The listing below is to be output in its exact form.

Data provided.
++++++++++
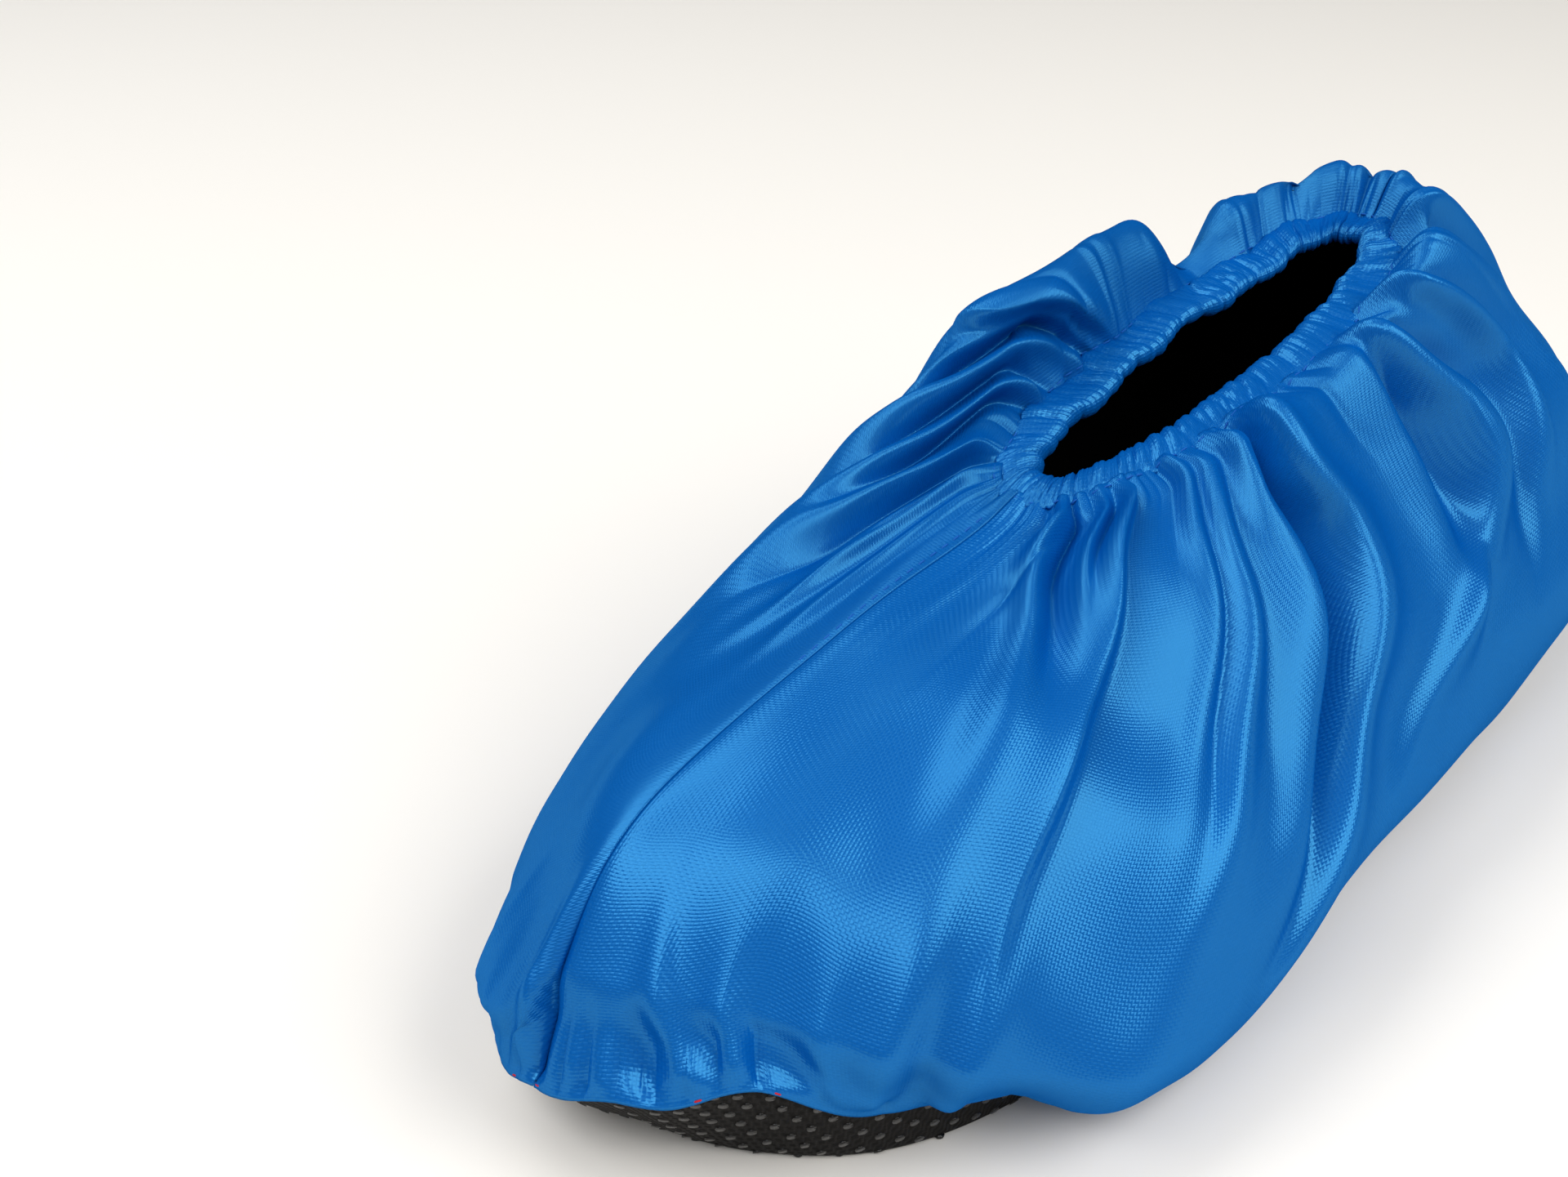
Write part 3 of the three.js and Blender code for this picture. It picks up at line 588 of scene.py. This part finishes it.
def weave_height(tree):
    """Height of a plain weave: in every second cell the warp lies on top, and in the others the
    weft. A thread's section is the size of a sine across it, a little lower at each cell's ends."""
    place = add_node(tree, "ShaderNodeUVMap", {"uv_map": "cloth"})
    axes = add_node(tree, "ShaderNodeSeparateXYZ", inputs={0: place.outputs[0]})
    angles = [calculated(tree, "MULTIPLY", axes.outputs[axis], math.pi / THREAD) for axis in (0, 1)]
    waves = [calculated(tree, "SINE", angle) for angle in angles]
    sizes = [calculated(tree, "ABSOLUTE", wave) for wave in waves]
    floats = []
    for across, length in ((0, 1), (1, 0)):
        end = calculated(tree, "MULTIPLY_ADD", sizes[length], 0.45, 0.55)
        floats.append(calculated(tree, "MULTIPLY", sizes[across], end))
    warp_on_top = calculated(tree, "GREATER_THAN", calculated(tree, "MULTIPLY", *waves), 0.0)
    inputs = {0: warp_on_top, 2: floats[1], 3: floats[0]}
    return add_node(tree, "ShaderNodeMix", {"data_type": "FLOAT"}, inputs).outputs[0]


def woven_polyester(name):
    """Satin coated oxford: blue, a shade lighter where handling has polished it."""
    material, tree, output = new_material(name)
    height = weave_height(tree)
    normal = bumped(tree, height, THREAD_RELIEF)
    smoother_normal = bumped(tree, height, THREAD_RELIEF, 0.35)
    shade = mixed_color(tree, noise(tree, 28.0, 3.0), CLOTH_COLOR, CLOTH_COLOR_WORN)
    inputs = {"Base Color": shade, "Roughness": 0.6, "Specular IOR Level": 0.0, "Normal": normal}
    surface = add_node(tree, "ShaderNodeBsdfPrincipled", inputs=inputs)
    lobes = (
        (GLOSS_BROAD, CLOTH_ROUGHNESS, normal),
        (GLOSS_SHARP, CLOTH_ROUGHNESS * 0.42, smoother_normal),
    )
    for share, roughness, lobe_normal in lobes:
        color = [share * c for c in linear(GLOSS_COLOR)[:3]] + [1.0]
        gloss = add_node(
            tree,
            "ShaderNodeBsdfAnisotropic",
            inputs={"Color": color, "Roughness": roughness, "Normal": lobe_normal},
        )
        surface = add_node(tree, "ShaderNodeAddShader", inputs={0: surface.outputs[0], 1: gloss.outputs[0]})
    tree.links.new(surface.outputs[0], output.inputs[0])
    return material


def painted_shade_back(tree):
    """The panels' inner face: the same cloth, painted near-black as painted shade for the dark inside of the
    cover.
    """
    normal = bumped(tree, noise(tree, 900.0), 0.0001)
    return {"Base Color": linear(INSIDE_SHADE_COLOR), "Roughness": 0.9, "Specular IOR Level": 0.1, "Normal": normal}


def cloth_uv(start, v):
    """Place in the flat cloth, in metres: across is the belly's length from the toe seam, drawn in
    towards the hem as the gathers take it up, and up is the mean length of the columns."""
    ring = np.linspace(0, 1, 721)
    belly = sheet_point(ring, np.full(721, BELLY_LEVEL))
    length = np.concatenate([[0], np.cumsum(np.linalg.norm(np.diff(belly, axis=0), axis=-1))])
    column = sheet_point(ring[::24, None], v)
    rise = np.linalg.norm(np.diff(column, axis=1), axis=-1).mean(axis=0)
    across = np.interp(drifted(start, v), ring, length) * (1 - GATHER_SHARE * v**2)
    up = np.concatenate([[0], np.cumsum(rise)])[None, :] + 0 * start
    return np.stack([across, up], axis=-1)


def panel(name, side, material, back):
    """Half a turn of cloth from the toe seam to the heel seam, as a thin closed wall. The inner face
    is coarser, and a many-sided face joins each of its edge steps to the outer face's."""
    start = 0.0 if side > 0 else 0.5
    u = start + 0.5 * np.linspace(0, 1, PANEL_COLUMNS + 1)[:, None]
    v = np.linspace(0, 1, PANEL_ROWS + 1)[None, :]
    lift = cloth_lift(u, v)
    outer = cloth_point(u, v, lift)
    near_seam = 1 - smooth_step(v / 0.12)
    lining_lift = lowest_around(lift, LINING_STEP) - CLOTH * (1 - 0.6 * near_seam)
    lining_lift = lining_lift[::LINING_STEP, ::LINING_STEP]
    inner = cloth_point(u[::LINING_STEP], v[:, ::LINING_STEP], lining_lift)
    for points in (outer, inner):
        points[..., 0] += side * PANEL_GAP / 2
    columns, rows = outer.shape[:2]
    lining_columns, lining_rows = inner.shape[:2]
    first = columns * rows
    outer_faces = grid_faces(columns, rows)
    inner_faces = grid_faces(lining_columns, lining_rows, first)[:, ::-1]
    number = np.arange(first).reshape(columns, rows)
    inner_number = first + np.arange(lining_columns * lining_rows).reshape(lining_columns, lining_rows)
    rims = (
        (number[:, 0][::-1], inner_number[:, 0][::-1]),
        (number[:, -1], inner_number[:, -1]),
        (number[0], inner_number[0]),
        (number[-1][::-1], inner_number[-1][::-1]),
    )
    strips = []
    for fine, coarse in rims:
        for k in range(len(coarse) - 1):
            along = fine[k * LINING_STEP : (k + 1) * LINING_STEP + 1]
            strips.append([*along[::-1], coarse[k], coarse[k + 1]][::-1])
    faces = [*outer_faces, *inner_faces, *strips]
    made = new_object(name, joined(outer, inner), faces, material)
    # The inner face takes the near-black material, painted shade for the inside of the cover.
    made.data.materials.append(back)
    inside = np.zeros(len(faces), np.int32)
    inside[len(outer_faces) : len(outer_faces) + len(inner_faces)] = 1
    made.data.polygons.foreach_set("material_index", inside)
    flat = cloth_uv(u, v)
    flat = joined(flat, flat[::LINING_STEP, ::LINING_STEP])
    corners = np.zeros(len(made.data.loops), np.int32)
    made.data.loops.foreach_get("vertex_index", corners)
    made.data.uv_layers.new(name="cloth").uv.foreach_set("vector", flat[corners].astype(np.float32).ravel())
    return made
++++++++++
Reply to the exercise.
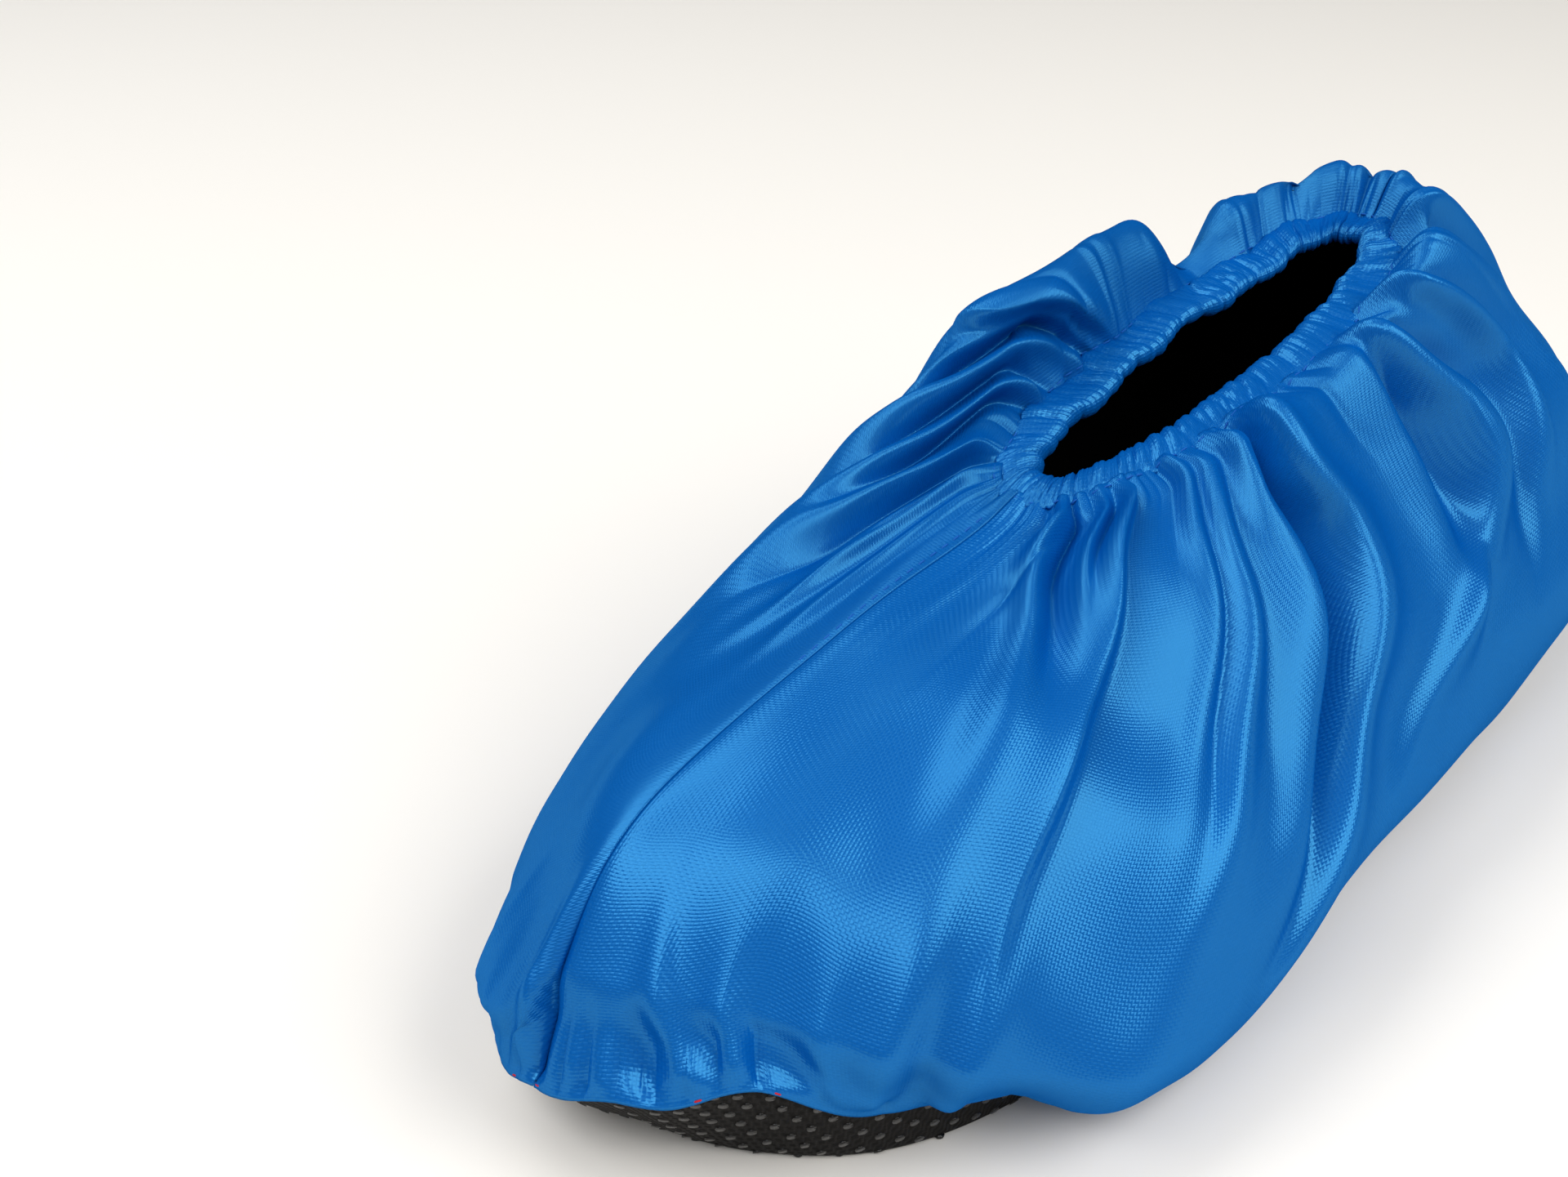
Write part 3 of the three.js and Blender code for this picture. It picks up at line 588 of scene.py. This part finishes it.
def weave_height(tree):
    """Height of a plain weave: in every second cell the warp lies on top, and in the others the
    weft. A thread's section is the size of a sine across it, a little lower at each cell's ends."""
    place = add_node(tree, "ShaderNodeUVMap", {"uv_map": "cloth"})
    axes = add_node(tree, "ShaderNodeSeparateXYZ", inputs={0: place.outputs[0]})
    angles = [calculated(tree, "MULTIPLY", axes.outputs[axis], math.pi / THREAD) for axis in (0, 1)]
    waves = [calculated(tree, "SINE", angle) for angle in angles]
    sizes = [calculated(tree, "ABSOLUTE", wave) for wave in waves]
    floats = []
    for across, length in ((0, 1), (1, 0)):
        end = calculated(tree, "MULTIPLY_ADD", sizes[length], 0.45, 0.55)
        floats.append(calculated(tree, "MULTIPLY", sizes[across], end))
    warp_on_top = calculated(tree, "GREATER_THAN", calculated(tree, "MULTIPLY", *waves), 0.0)
    inputs = {0: warp_on_top, 2: floats[1], 3: floats[0]}
    return add_node(tree, "ShaderNodeMix", {"data_type": "FLOAT"}, inputs).outputs[0]


def woven_polyester(name):
    """Satin coated oxford: blue, a shade lighter where handling has polished it."""
    material, tree, output = new_material(name)
    height = weave_height(tree)
    normal = bumped(tree, height, THREAD_RELIEF)
    smoother_normal = bumped(tree, height, THREAD_RELIEF, 0.35)
    shade = mixed_color(tree, noise(tree, 28.0, 3.0), CLOTH_COLOR, CLOTH_COLOR_WORN)
    inputs = {"Base Color": shade, "Roughness": 0.6, "Specular IOR Level": 0.0, "Normal": normal}
    surface = add_node(tree, "ShaderNodeBsdfPrincipled", inputs=inputs)
    lobes = (
        (GLOSS_BROAD, CLOTH_ROUGHNESS, normal),
        (GLOSS_SHARP, CLOTH_ROUGHNESS * 0.42, smoother_normal),
    )
    for share, roughness, lobe_normal in lobes:
        color = [share * c for c in linear(GLOSS_COLOR)[:3]] + [1.0]
        gloss = add_node(
            tree,
            "ShaderNodeBsdfAnisotropic",
            inputs={"Color": color, "Roughness": roughness, "Normal": lobe_normal},
        )
        surface = add_node(tree, "ShaderNodeAddShader", inputs={0: surface.outputs[0], 1: gloss.outputs[0]})
    tree.links.new(surface.outputs[0], output.inputs[0])
    return material


def painted_shade_back(tree):
    """The panels' inner face: the same cloth, painted near-black as painted shade for the dark inside of the
    cover.
    """
    normal = bumped(tree, noise(tree, 900.0), 0.0001)
    return {"Base Color": linear(INSIDE_SHADE_COLOR), "Roughness": 0.9, "Specular IOR Level": 0.1, "Normal": normal}


def cloth_uv(start, v):
    """Place in the flat cloth, in metres: across is the belly's length from the toe seam, drawn in
    towards the hem as the gathers take it up, and up is the mean length of the columns."""
    ring = np.linspace(0, 1, 721)
    belly = sheet_point(ring, np.full(721, BELLY_LEVEL))
    length = np.concatenate([[0], np.cumsum(np.linalg.norm(np.diff(belly, axis=0), axis=-1))])
    column = sheet_point(ring[::24, None], v)
    rise = np.linalg.norm(np.diff(column, axis=1), axis=-1).mean(axis=0)
    across = np.interp(drifted(start, v), ring, length) * (1 - GATHER_SHARE * v**2)
    up = np.concatenate([[0], np.cumsum(rise)])[None, :] + 0 * start
    return np.stack([across, up], axis=-1)


def panel(name, side, material, back):
    """Half a turn of cloth from the toe seam to the heel seam, as a thin closed wall. The inner face
    is coarser, and a many-sided face joins each of its edge steps to the outer face's."""
    start = 0.0 if side > 0 else 0.5
    u = start + 0.5 * np.linspace(0, 1, PANEL_COLUMNS + 1)[:, None]
    v = np.linspace(0, 1, PANEL_ROWS + 1)[None, :]
    lift = cloth_lift(u, v)
    outer = cloth_point(u, v, lift)
    near_seam = 1 - smooth_step(v / 0.12)
    lining_lift = lowest_around(lift, LINING_STEP) - CLOTH * (1 - 0.6 * near_seam)
    lining_lift = lining_lift[::LINING_STEP, ::LINING_STEP]
    inner = cloth_point(u[::LINING_STEP], v[:, ::LINING_STEP], lining_lift)
    for points in (outer, inner):
        points[..., 0] += side * PANEL_GAP / 2
    columns, rows = outer.shape[:2]
    lining_columns, lining_rows = inner.shape[:2]
    first = columns * rows
    outer_faces = grid_faces(columns, rows)
    inner_faces = grid_faces(lining_columns, lining_rows, first)[:, ::-1]
    number = np.arange(first).reshape(columns, rows)
    inner_number = first + np.arange(lining_columns * lining_rows).reshape(lining_columns, lining_rows)
    rims = (
        (number[:, 0][::-1], inner_number[:, 0][::-1]),
        (number[:, -1], inner_number[:, -1]),
        (number[0], inner_number[0]),
        (number[-1][::-1], inner_number[-1][::-1]),
    )
    strips = []
    for fine, coarse in rims:
        for k in range(len(coarse) - 1):
            along = fine[k * LINING_STEP : (k + 1) * LINING_STEP + 1]
            strips.append([*along[::-1], coarse[k], coarse[k + 1]][::-1])
    faces = [*outer_faces, *inner_faces, *strips]
    made = new_object(name, joined(outer, inner), faces, material)
    # The inner face takes the near-black material, painted shade for the inside of the cover.
    made.data.materials.append(back)
    inside = np.zeros(len(faces), np.int32)
    inside[len(outer_faces) : len(outer_faces) + len(inner_faces)] = 1
    made.data.polygons.foreach_set("material_index", inside)
    flat = cloth_uv(u, v)
    flat = joined(flat, flat[::LINING_STEP, ::LINING_STEP])
    corners = np.zeros(len(made.data.loops), np.int32)
    made.data.loops.foreach_get("vertex_index", corners)
    made.data.uv_layers.new(name="cloth").uv.foreach_set("vector", flat[corners].astype(np.float32).ravel())
    return made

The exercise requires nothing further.